The Nigerian youths, in particular, are chanting a new song. The incompetence and collective failure of their leaders past have aggregated to a massive crust of anger in the youths. This is all working out for the younger generation of politicians. One man that could profit from this new wave of change is Peter Obi whose running mate is an equally young and progressive-minded Yusuf Datti Baba-Ahmed. The pair carries the aura of Macron and Ruto. They represent a Third Force. They have been ridiculed by the establishment as social media whiffs. The same way Ruto was mocked by the Kenya political dynasties. Yet, he won. In Kenya, as in Nigeria, there is electronic transmission of result using the Result Transmission System (RTS) which must tally with the manually tallied result in Form 34. Nigeria has just entered a new phase in her electoral history with electronic transmission of results. This makes the electoral process unobtrusive and reduces elements of human manipulation. Bottom line: The people’s vote will count. This is why it amounts to foolhardiness for any of the establishment political parties to dismiss Peter Obi as an internet fad that will fade with time. Obi-Datti is a movement representing the angst of all Nigerians. It encases in its bowel all the years of failed promises of past leaders. Obi-Datti is a counterfoil to the current incompetence of President Buhari and the treachery of those who foisted him on the nation.

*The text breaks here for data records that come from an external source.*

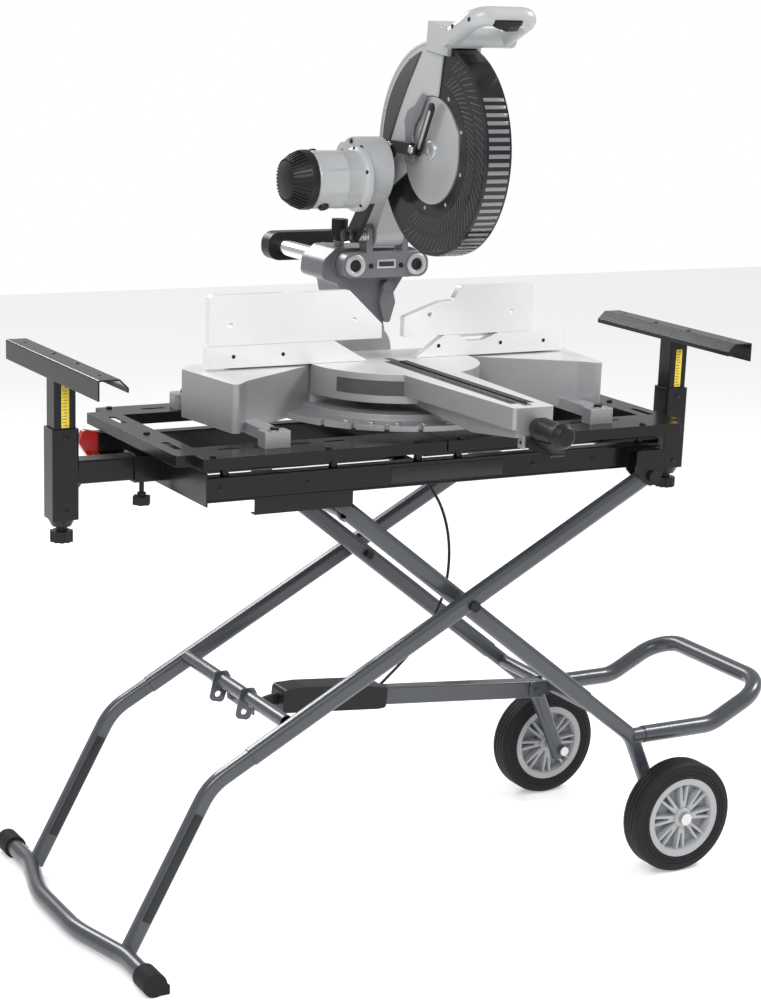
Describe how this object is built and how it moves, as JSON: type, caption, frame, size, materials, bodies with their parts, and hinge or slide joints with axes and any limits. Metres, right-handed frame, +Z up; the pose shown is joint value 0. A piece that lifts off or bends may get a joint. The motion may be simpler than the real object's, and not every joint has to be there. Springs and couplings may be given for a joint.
{
  "type": "mitre saw on rolling stand",
  "caption": "Sliding compound mitre saw on a wheeled scissor-leg folding stand, with slide-out work supports at both ends, a latch brace and a push loop",
  "frame": {"origin": "on the floor at the centre of the bounding box base", "axes": "+X along the stand beam towards the wheels and push loop, -Y towards the operator, +Z up"},
  "size_m": [1.355, 0.912, 1.497],
  "materials": {
    "leg_paint": "gloss slate grey powder coat",
    "frame_black": "gloss black powder coat",
    "zinc_steel": "bright zinc plate",
    "black_steel": "satin black",
    "foot_rubber": "matte",
    "tyre": "matte, grooved",
    "hub_plastic": "light grey moulding",
    "black_plastic": "fine matte",
    "red_plastic": "gloss",
    "cable_jacket": "satin",
    "foam": "soft matte foam",
    "cast_aluminium": "bead blasted casting",
    "machined_aluminium": "machined face",
    "grey_paint": "light grey satin",
    "support_grey": "satin grey casting",
    "chrome_rail": "polished",
    "smoked_plastic": "smoked, near black",
    "blade_steel": "ground"
  },
  "bodies": {
    "outer_frame": {"outer_leg_near": "leg_paint", "outer_leg_far": "leg_paint", "foot_frame": "leg_paint", "foot_caps": "foot_rubber", "outer_cross_tube": "leg_paint", "pivot_bolts": "black_steel"},
    "inner_frame": {"inner_leg_near": "leg_paint", "inner_leg_far": "leg_paint", "inner_cross_tubes": "leg_paint", "wheel_legs": "leg_paint", "handle_loop": "leg_paint", "wheel_axles": "zinc_steel", "gas_spring": "black_steel"},
    "wheel_near": {"tyre_near": "tyre", "hub_near": "hub_plastic"},
    "wheel_far": {"tyre_far": "tyre", "hub_far": "hub_plastic"},
    "track_rollers": {"track_rollers": "black_plastic"},
    "brace": {"brace_tube": "leg_paint", "brace_grip": "black_plastic"},
    "pawl": {"brace_pawl": "black_steel"},
    "platform": {"beam_rails": "frame_black", "beam_left_end": "frame_black", "beam_right_end": "frame_black", "track_channels": "frame_black", "left_tray": "frame_black", "right_tray": "frame_black", "carry_handle": "foam", "saw_base": "cast_aluminium", "fixed_fences": "machined_aluminium", "release_cable": "cable_jacket"},
    "release_lever": {"release_lever": "red_plastic"},
    "left_arm": {"left_arm": "frame_black"},
    "right_arm": {"right_arm": "frame_black"},
    "left_head": {"left_head": "frame_black"},
    "right_head": {"right_head": "frame_black"},
    "left_post_knob": {"left_post_knob": "black_plastic"},
    "right_post_knob": {"right_post_knob": "black_plastic"},
    "left_arm_knob": {"left_arm_knob": "black_plastic"},
    "right_arm_knob": {"right_arm_knob": "black_plastic"},
    "left_fence": {"left_fence": "machined_aluminium"},
    "right_fence": {"right_fence": "machined_aluminium"},
    "turntable": {"turntable": "cast_aluminium", "kerf_plate": "black_plastic"},
    "mitre_grip": {"mitre_grip": "black_plastic"},
    "detent_lever": {"detent_lever": "black_plastic"},
    "bevel_support": {"bevel_support": "support_grey"},
    "rail_lock_knob": {"rail_lock_knob": "black_plastic"},
    "bevel_lever": {"bevel_lever": "support_grey"},
    "slide": {"slide_rails": "chrome_rail", "rail_end_cap": "black_plastic", "rail_carriage": "support_grey"},
    "head": {"saw_head": "grey_paint", "motor": "grey_paint", "d_handle": "grey_paint"},
    "trigger": {"trigger": "black_plastic"},
    "blade": {"blade": "blade_steel"},
    "lower_guard": {"lower_guard": "smoked_plastic", "guard_disc": "machined_aluminium"},
    "guard_link": {"guard_link": "black_steel"}
  },
  "joints": [
    {"name": "scissor_fold", "type": "hinge", "parent": "outer_frame", "child": "inner_frame", "pos_m": [-0.0125, 0.069, 0.535], "axis": [0, -1, 0], "range_deg": [0, 56.6], "deforming": ["release_cable"]},
    {"name": "platform_hinge", "type": "hinge", "parent": "outer_frame", "child": "platform", "pos_m": [0.32853, 0.069, 0.73031], "axis": [0, -1, 0], "range_deg": [0, 24.81]},
    {"name": "roller_spin", "type": "hinge", "parent": "inner_frame", "child": "track_rollers", "pos_m": [-0.26249, 0.069, 0.73031], "axis": [0, 1, 0], "continuous": true},
    {"name": "wheel_spin_near", "type": "hinge", "parent": "inner_frame", "child": "wheel_near", "pos_m": [0.4315, -0.153, 0.1025], "axis": [0, 1, 0], "continuous": true},
    {"name": "wheel_spin_far", "type": "hinge", "parent": "inner_frame", "child": "wheel_far", "pos_m": [0.4315, 0.291, 0.1025], "axis": [0, 1, 0], "continuous": true},
    {"name": "brace_swing", "type": "hinge", "parent": "inner_frame", "child": "brace", "pos_m": [0.2555, 0.069, 0.296], "axis": [0, -1, 0], "range_deg": [-28.61, 0]},
    {"name": "pawl_swing", "type": "hinge", "parent": "brace", "child": "pawl", "pos_m": [-0.24673, 0.069, 0.33817], "axis": [0, -1, 0], "range_deg": [0, 6.01]},
    {"name": "release_lever_turn", "type": "hinge", "parent": "platform", "child": "release_lever", "pos_m": [-0.5105, 0.245, 0.769], "axis": [0, -1, 0], "range_deg": [0, 24], "stiffness_Nm_per_rad": 0.5},
    {"name": "left_arm_slide", "type": "slide", "parent": "platform", "child": "left_arm", "axis": [-1, 0, 0], "range_m": [0, 0.3]},
    {"name": "right_arm_slide", "type": "slide", "parent": "platform", "child": "right_arm", "axis": [1, 0, 0], "range_m": [0, 0.3]},
    {"name": "left_head_height", "type": "slide", "parent": "left_arm", "child": "left_head", "axis": [0, 0, 1], "range_m": [0, 0.08]},
    {"name": "right_head_height", "type": "slide", "parent": "right_arm", "child": "right_head", "axis": [0, 0, 1], "range_m": [0, 0.08]},
    {"name": "left_post_knob_turn", "type": "hinge", "parent": "left_arm", "child": "left_post_knob", "pos_m": [-0.6525, 0.069, 0.67], "axis": [0, 0, 1], "continuous": true},
    {"name": "right_post_knob_turn", "type": "hinge", "parent": "right_arm", "child": "right_post_knob", "pos_m": [0.5185, 0.069, 0.67], "axis": [0, 0, 1], "continuous": true},
    {"name": "left_arm_knob_turn", "type": "hinge", "parent": "platform", "child": "left_arm_knob", "pos_m": [-0.5155, 0.069, 0.7], "axis": [0, 0, 1], "continuous": true},
    {"name": "right_arm_knob_turn", "type": "hinge", "parent": "platform", "child": "right_arm_knob", "pos_m": [0.3835, 0.069, 0.7], "axis": [0, 0, 1], "continuous": true},
    {"name": "left_fence_slide", "type": "slide", "parent": "platform", "child": "left_fence", "axis": [-1, 0, 0], "range_m": [0, 0.06]},
    {"name": "right_fence_slide", "type": "slide", "parent": "platform", "child": "right_fence", "axis": [1, 0, 0], "range_m": [0, 0.1901]},
    {"name": "mitre_turn", "type": "hinge", "parent": "platform", "child": "turntable", "pos_m": [-0.0525, 0.089, 0.91], "axis": [0, 0, 1], "range_deg": [-24, 46]},
    {"name": "mitre_grip_turn", "type": "hinge", "parent": "turntable", "child": "mitre_grip", "pos_m": [-0.0525, -0.364, 0.88], "axis": [0, 1, 0], "continuous": true},
    {"name": "detent_lever_squeeze", "type": "hinge", "parent": "turntable", "child": "detent_lever", "pos_m": [-0.0525, -0.356, 0.855], "axis": [-1, 0, 0], "range_deg": [0, 5], "stiffness_Nm_per_rad": 0.8},
    {"name": "bevel_tilt", "type": "hinge", "parent": "turntable", "child": "bevel_support", "pos_m": [-0.0525, 0.209, 0.91], "axis": [0, 1, 0], "range_deg": [0, 45]},
    {"name": "rail_lock_turn", "type": "hinge", "parent": "bevel_support", "child": "rail_lock_knob", "pos_m": [-0.0965, 0.207, 1.112], "axis": [0, 0, 1], "continuous": true},
    {"name": "bevel_lever_turn", "type": "hinge", "parent": "bevel_support", "child": "bevel_lever", "pos_m": [-0.0185, 0.181, 1.022], "axis": [0, 1, 0], "range_deg": [0, 40]},
    {"name": "rail_slide", "type": "slide", "parent": "bevel_support", "child": "slide", "axis": [0, -1, 0], "range_m": [0, 0.155]},
    {"name": "chop", "type": "hinge", "parent": "slide", "child": "head", "pos_m": [-0.0525, 0.157, 1.112], "axis": [1, 0, 0], "range_deg": [0, 48], "stiffness_Nm_per_rad": 30, "springref_deg": -57.3},
    {"name": "trigger_squeeze", "type": "hinge", "parent": "head", "child": "trigger", "pos_m": [-0.0725, -0.223, 1.482], "axis": [0, -0.7071, 0.7071], "range_deg": [0, 8], "stiffness_Nm_per_rad": 0.8},
    {"name": "blade_spin", "type": "hinge", "parent": "head", "child": "blade", "pos_m": [-0.0525, -0.061, 1.27], "axis": [1, 0, 0], "continuous": true},
    {"name": "guard_swing", "type": "hinge", "parent": "head", "child": "lower_guard", "pos_m": [-0.0525, -0.061, 1.27], "axis": [1, 0, 0], "range_deg": [-157.01, 0]},
    {"name": "guard_link_swing", "type": "hinge", "parent": "slide", "child": "guard_link", "pos_m": [-0.0525, 0.157, 1.112], "axis": [1, 0, 0], "range_deg": [0, 48.01]}
  ],
  "couplings": [
    {"joint": "platform_hinge", "follows": "scissor_fold", "ratio": 0.436},
    {"joint": "brace_swing", "follows": "scissor_fold", "ratio": -0.50528},
    {"joint": "guard_swing", "follows": "chop", "ratio": -3.2708},
    {"joint": "guard_link_swing", "follows": "chop", "ratio": 1},
    {"joint": "right_fence_slide", "follows": "bevel_tilt", "m_per_rad": 0.24192},
    {"joint": "pawl_swing", "follows": "release_lever_turn", "ratio": 0.25}
  ]
}
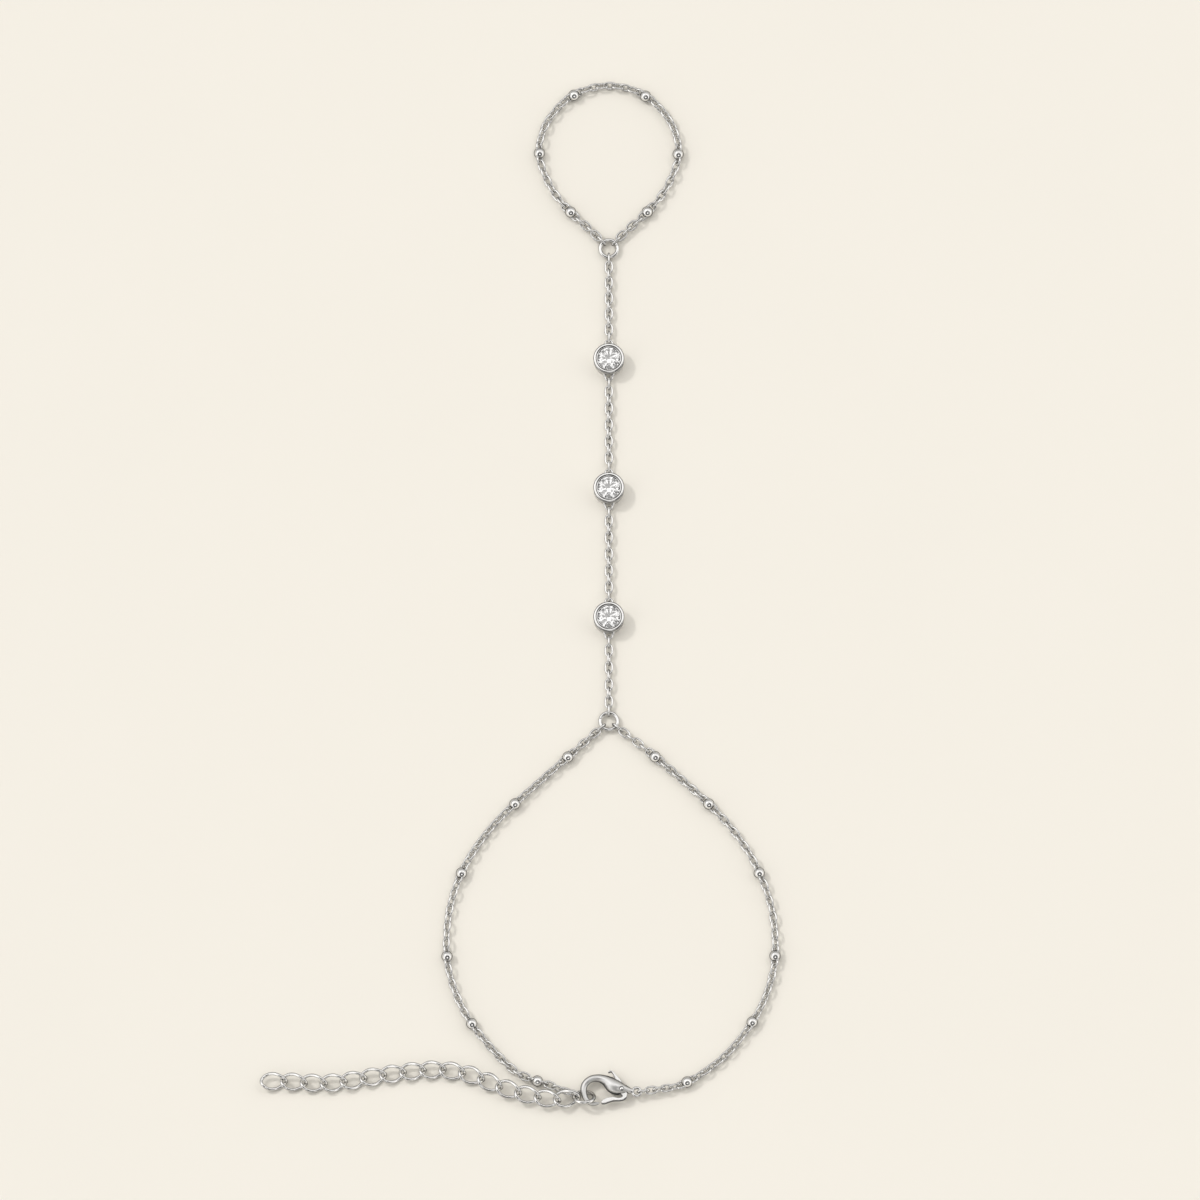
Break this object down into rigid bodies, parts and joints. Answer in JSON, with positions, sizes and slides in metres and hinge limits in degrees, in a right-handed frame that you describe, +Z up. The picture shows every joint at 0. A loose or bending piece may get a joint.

Those who dismiss Obi-Datti movement do so at their own political peril. It’s a movement without borders, untethered from primitive sentiments of ethnicity and religion. It gave birth to the unprecedented surge in voter registration. It brought the youths out of their comfort zone. It has raised the bar in political consciousness among the youths, women, the underclass and persons who hitherto had been indifferent. Over all, Obi-Datti tells the world Nigeria is capable of politics of ideas and debate, not cudgels and clubs.